For 2nd grade, the test is too long. It's an endurance test. They have to read two very long passages and compare the stories and choose alternate endings several times. If they gave them shorter stories to do the same thing, maybe it would be better, but I see my students going straight to answers when they see the length of some of the passages. I don't blame them either.
Submitted by Loribeth in California on January 21, 2012
Pros: Aligned to the standards I teach
Cons: Misses growth of some students, such as those far below and/or far above grade level • Takes students too long to complete
Cons: Difficult to administer • Results are not returned quickly • It is hard to use the data • Is not helpful to my professional growth as a teacher
The CST for English is very poorly written, particularly the questions are hard to understand.
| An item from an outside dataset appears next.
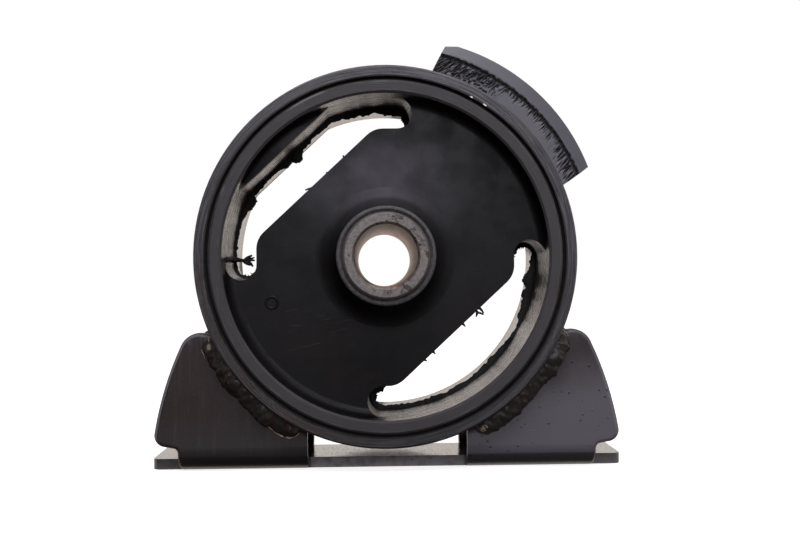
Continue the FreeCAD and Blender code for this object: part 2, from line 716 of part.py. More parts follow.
def main():
    """Builds every sub-part and writes each to its own file."""
    mount = Mount()
    bodies = [
        outer_tube(mount),
        bush_outer_shell(mount),
        inner_sleeve(mount),
        rubber_spring(mount),
        stopper_block(mount),
        mounting_bracket(mount),
    ]
    for face in ("front", "rear"):
        for side in ("left", "right"):
            bodies.append(weld_bead(mount, "weld_%s_%s" % (face, side), side, face))
    mount.document.recompute()
    check(mount.document, bodies)
    os.makedirs("parts", exist_ok=True)
    for body in bodies:
        body.Shape.exportStep("parts/%s.step" % body.Label)
        box = body.Shape.BoundBox
        print("%-20s volume %9.1f  X %.2f %.2f  Y %.2f %.2f  Z %.2f %.2f" % (
            body.Label, body.Shape.Volume, box.XMin, box.XMax,
            box.YMin, box.YMax, box.ZMin, box.ZMax))


main()
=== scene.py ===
"""The engine mount's looks: finishes, torn rubber, weld beads and a plain studio.

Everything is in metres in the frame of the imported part: the bolt's bore lies along Y, the
front faces -Y and the bracket's underside faces -Z. Angles round the bore are in degrees,
anticlockwise from +X as seen from the front.
"""

import logging
import math
import random
from dataclasses import dataclass
from enum import Enum
from functools import cached_property
from typing import Any, Iterable, Union

import bmesh
import bpy
from mathutils import Matrix, Vector, noise


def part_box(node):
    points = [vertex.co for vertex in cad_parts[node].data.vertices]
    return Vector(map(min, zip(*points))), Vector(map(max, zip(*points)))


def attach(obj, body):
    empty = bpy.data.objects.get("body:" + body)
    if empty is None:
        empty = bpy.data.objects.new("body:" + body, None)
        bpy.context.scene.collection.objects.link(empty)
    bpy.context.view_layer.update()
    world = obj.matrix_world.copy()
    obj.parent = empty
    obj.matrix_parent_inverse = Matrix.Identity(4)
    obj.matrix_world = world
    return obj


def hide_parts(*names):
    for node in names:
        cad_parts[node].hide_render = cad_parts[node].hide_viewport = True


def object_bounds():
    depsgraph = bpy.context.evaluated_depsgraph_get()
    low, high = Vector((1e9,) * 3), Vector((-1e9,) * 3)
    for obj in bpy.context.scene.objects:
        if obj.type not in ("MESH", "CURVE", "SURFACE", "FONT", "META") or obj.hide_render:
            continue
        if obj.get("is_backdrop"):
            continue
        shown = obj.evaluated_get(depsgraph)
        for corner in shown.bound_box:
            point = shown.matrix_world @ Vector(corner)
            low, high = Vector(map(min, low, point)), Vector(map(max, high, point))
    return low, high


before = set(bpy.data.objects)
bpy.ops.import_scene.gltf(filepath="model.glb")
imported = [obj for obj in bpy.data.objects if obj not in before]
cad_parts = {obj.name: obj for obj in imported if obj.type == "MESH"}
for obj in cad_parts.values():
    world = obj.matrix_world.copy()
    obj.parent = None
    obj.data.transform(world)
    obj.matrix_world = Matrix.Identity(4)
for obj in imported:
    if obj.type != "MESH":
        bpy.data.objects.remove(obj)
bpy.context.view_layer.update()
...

It is hard to tell if students misunderstood the question or if they didn't know this information/how to answer the question. The passages are also unnecessarily long. Students sometimes have to read over a page and then only answer 2-3 questions--so it is more a test of endurance.
Submitted by Annie in California on January 20, 2012
Pros: Aligned to the standards I teach • Assesses higher-order thinking • Takes students a reasonable amount of time to complete
Cons: Does not assess higher-order thinking • Misses growth of some students, such as those far below and/or far above grade level
Pros: Easy to administer
Cons: Results are not returned quickly • Doesn't help me track my students' learning gains over time • It is hard to use the data • Is not helpful to my professional growth as a teacher
The CST results do not come back until after the school year, making them useful for progress monitoring. In addition, the CST assesses all writing standards in multiple choice format and does not prepare students to write at the college level. It does not allow for differentiation, assess students are their current level of performance, or provide data on growth from the previous year.